Rafa erwartete nicht, dass sein Stadionverbot noch lange Bestand haben würde. Er war inzwischen eine bekannte öffentliche Persönlichkeit, und das komplizierte alles. »Die Sache hat Vor- und Nachteile«, sagte er. »Nehmen wir die Politiker, Richter, Polizeichefs. Einerseits verdammen sie mich [öffentlich]. Andererseits wollen sie sich mit dir unterhalten, dich kennenlernen, etwas mit dir ausmachen.«
Die Politiker hatten ihn immer gebraucht. Macri hatte ihn gebraucht. Nach Ansicht von La Doce wäre Macri ohne ihre Hilfe nicht Präsident geworden. Später im Jahr standen erneut Präsidentschaftswahlen an, und es zeichnete sich bereits ab, dass Macri verlieren könnte. Rafa war überzeugt, dass es einen neuen Präsidenten und einen neuen Sicherheitsminister geben würde. »Mein Fall ist kein juristisches Problem, er ist ein politisches Problem«, erklärte er. »Am Ende des Jahres, nach dem politischen Umschwung, werde ich wieder im Stadion sein.« Politiker kamen und gingen. Doch Rafa di Zeo und La Doce blieben.

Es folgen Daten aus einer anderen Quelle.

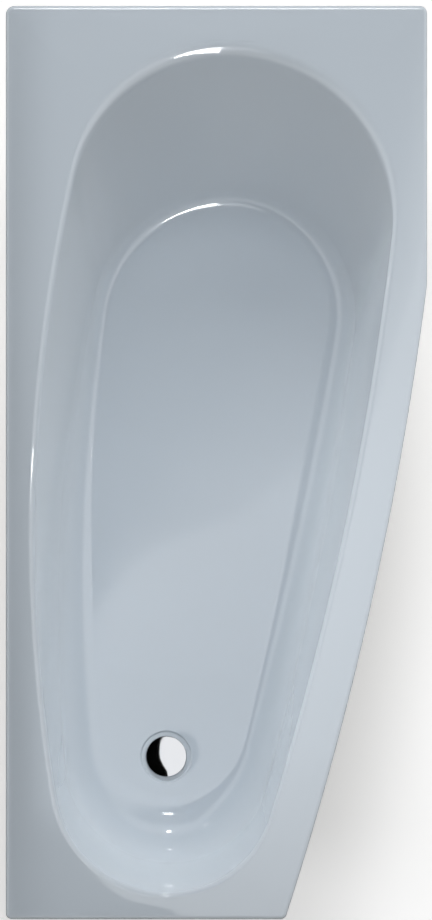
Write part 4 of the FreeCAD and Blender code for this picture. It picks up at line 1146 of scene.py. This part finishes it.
collection.objects.link(lift_spring)
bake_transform(lift_spring)
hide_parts("plug_spring")

# Trap
# A white bottle trap hangs from the tail by a ribbed nut, so that it can be turned to meet the pipe. The
# dip tube reaches into the bowl's water, and a screwed cap below opens for cleaning.

# Grip ribs: the wall sinks between them, and they run out at both ends
rib_tree, size = node_tree("grip_ribs", ["Radius", "Height", "Count", "Bottom", "Top"], takes_shape=True)
spot, height, reach, turn = polar(size["Radius"])
valley = (0.5 - (turn * size["Count"]).maths("COSINE") * 1.2).clamped()
run = ((height - size["Bottom"]) / fade_run).clamped() * ((size["Top"] - height) / fade_run).clamped()
on_wall = reach > size["Radius"] - wall_skin
share = 1 - size["Height"] * valley * run * on_wall / reach.maths("MAXIMUM", near)
close_tree(rib_tree, scaled_from_axis(spot, size["Blank"], share), size["Material"])

trap_nut_low, trap_nut_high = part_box("trap_nut")
collar_ring = 0.027
nut_bore = collar_ring + 0.0003
nut_mouth = 0.0223
nut_wall = 0.005
trap_nut_radius = nut_bore + nut_wall
ledge = trap_nut_low.z + 0.003
trap_nut = turned(
    [
        (tail_radius, flange_low.z, 0.0003), (tail_radius, trap_nut_high.z, 0.0008),
        (trap_nut_radius, trap_nut_high.z, 0.0015), (trap_nut_radius, trap_nut_low.z, 0.0015),
        (nut_mouth, trap_nut_low.z, 0.0005), (nut_mouth, ledge, 0.0003), (nut_bore, ledge, 0.0003),
        (nut_bore, flange_low.z, 0.0003),
    ],
    count=240, fine_radius=trap_nut_radius, fine_step=0.0010,
)
trap_nut_mesh = shaped(
    rib_tree,
    {"Radius": trap_nut_radius, "Height": 0.0014, "Count": 20.0,
     "Bottom": ledge, "Top": trap_nut_high.z - 0.001},
    white_plastic, finished(trap_nut, white_plastic),
)
stand(trap_nut_mesh, "ribbed_trap_nut", "tub", "white_plastic", "trap_nut")
inlet_radius = 0.022
inlet_bore = 0.019
washer("trap_washer", inlet_bore, tail_radius, 0.35, "trap_ring")

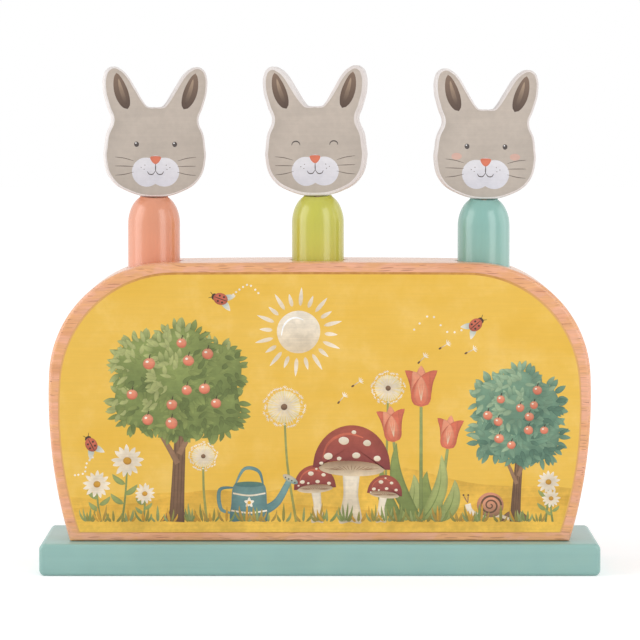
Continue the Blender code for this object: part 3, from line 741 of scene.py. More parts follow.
# Pictures, in millimetres: shapes have points with their share of the way from the low tint
# to the high one and their nearness to the shape's rim, then faces and a border

FOOT = panel_low.z / MM + 4.4
BLOB_SPOKES = 36
BLOB_ORDERS = (2, 3, 5)
LEAF_TIP_WIDTH = 0.02
PEN_END_SHARE = 0.35
BAND_COLUMNS = 90
BAND_ROWS = 6
BAND_EDGE = 0.05


def towards(spot, angle, reach):
    """The place at some reach from a spot, in a direction in degrees clockwise from straight up."""
    return spot[0] + reach * sin(radians(angle)), spot[1] + reach * cos(radians(angle))


def around(spot, width, height, reach, angle):
    """The place at a share of a width and height from a spot, turned anticlockwise from the right."""
    return spot[0] + width * reach * cos(angle), spot[1] + height * reach * sin(angle)


def mirrored(points, hand):
    return [(hand * x, z) for x, z in points]


def moved(points, x, z, size=1):
    return [(x + across * size, z + up * size) for across, up in points]


def smooth_line(points, steps, closed=False):
    """Points along a smooth line through the given ones."""
    count = len(points)
    line = []
    for index in range(count if closed else count - 1):
        spots = range(index - 1, index + 3)
        if not closed:
            spots = [min(max(spot, 0), count - 1) for spot in spots]
        a, b, c, d = (Vector(points[spot % count]) for spot in spots)
        for t in (step / steps for step in range(steps)):
            line.append(0.5 * (2 * b + (c - a) * t + (2 * a - 5 * b + 4 * c - d) * t ** 2
                               + (3 * b - 3 * c + d - a) * t ** 3))
    if not closed:
        line.append(Vector(points[-1]))
    return [tuple(spot) for spot in line]


def grid(rows, columns):
    """The faces and the border of a net of points, for some rows and columns of faces."""
    span = columns + 1
    starts = [row * span + column for row in range(rows) for column in range(columns)]
    faces = [(start, start + 1, start + 1 + span, start + span) for start in starts]
    border = list(range(columns))
    border += [row * span + columns for row in range(rows)]
    border += [rows * span + columns - column for column in range(columns)]
    border += [(rows - row) * span for row in range(rows)]
    return faces, border


def ribbon(line, widths, columns=2):
    """A strip along a line with a width at each point."""
    points = []
    last = len(line) - 1
    for row, ((x, z), width) in enumerate(zip(line, widths)):
        before = line[max(row - 1, 0)]
        after = line[min(row + 1, last)]
        run = (after[0] - before[0], after[1] - before[1])
        length = hypot(*run) or 1
        for column in range(columns + 1):
            side = 2 * column / columns - 1
            reach = side * width / 2 / length
            points.append((x + run[1] * reach, z - run[0] * reach, row / last, abs(side)))
    return points, *grid(last, columns)


def patch(outline, centre=None, rings=5):
    """A filled shape about its centre."""
    count = len(outline)
    heights = [z for x, z in outline]
    low, high = min(heights), max(heights)
    centre = centre or (sum(x for x, z in outline) / count, sum(heights) / count)
    points = [(*centre, (centre[1] - low) / (high - low), 0.0)]
    for share in (ring / rings for ring in range(1, rings + 1)):
        for x, z in outline:
            up = centre[1] + (z - centre[1]) * share
            points.append((centre[0] + (x - centre[0]) * share, up, (up - low) / (high - low), share))
    ahead = [(spoke + 1) % count for spoke in range(count)]
    faces = [(0, 1 + spoke, 1 + ahead[spoke]) for spoke in range(count)]
    for inner in (1 + ring * count for ring in range(rings - 1)):
        outer = inner + count
        faces += [(inner + spoke, outer + spoke, outer + ahead[spoke], inner + ahead[spoke])
                  for spoke in range(count)]
    return points, faces, range(len(points) - count, len(points))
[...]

Meine Zeit war um. Das Gespräch hatte eine halbe Stunde gedauert, doch es hatte sich wie eine halbe Minute angefühlt. Auch von Mikael würde ich mich verabschieden. Er wollte noch in Argentinien bleiben und sich ein paar Spiele anschauen, während ich nach Brasilien weiterreisen wollte. »Ich dachte echt, du würdest auf den Krieg zu sprechen kommen«, verriet er mir nach dem Treffen erleichtert. Wir würden uns in Schweden wiedersehen, sagte er, dort würde ich mit eigenen Augen sehen können, dass in Schweden eine der besten Ultra-Szenen der Welt entstanden sei. Und natürlich würde Mikael mein Fremdenführer sein. Als das Interview hinter der Tankstelle offiziell vorbei war, rief Rafa di Zeo einen seiner Männer zu sich und befahl ihm, uns zu unserer Wohnung zurückzufahren. »Um diese Zeit ist es hier in der Gegend gefährlich«, erklärte er beinahe schon väterlich. Unser designierter Chauffeur witzelte, dass er hinten im Wagen genügend Waffen habe, um Las Malvinas im Alleingang zurückzuerobern.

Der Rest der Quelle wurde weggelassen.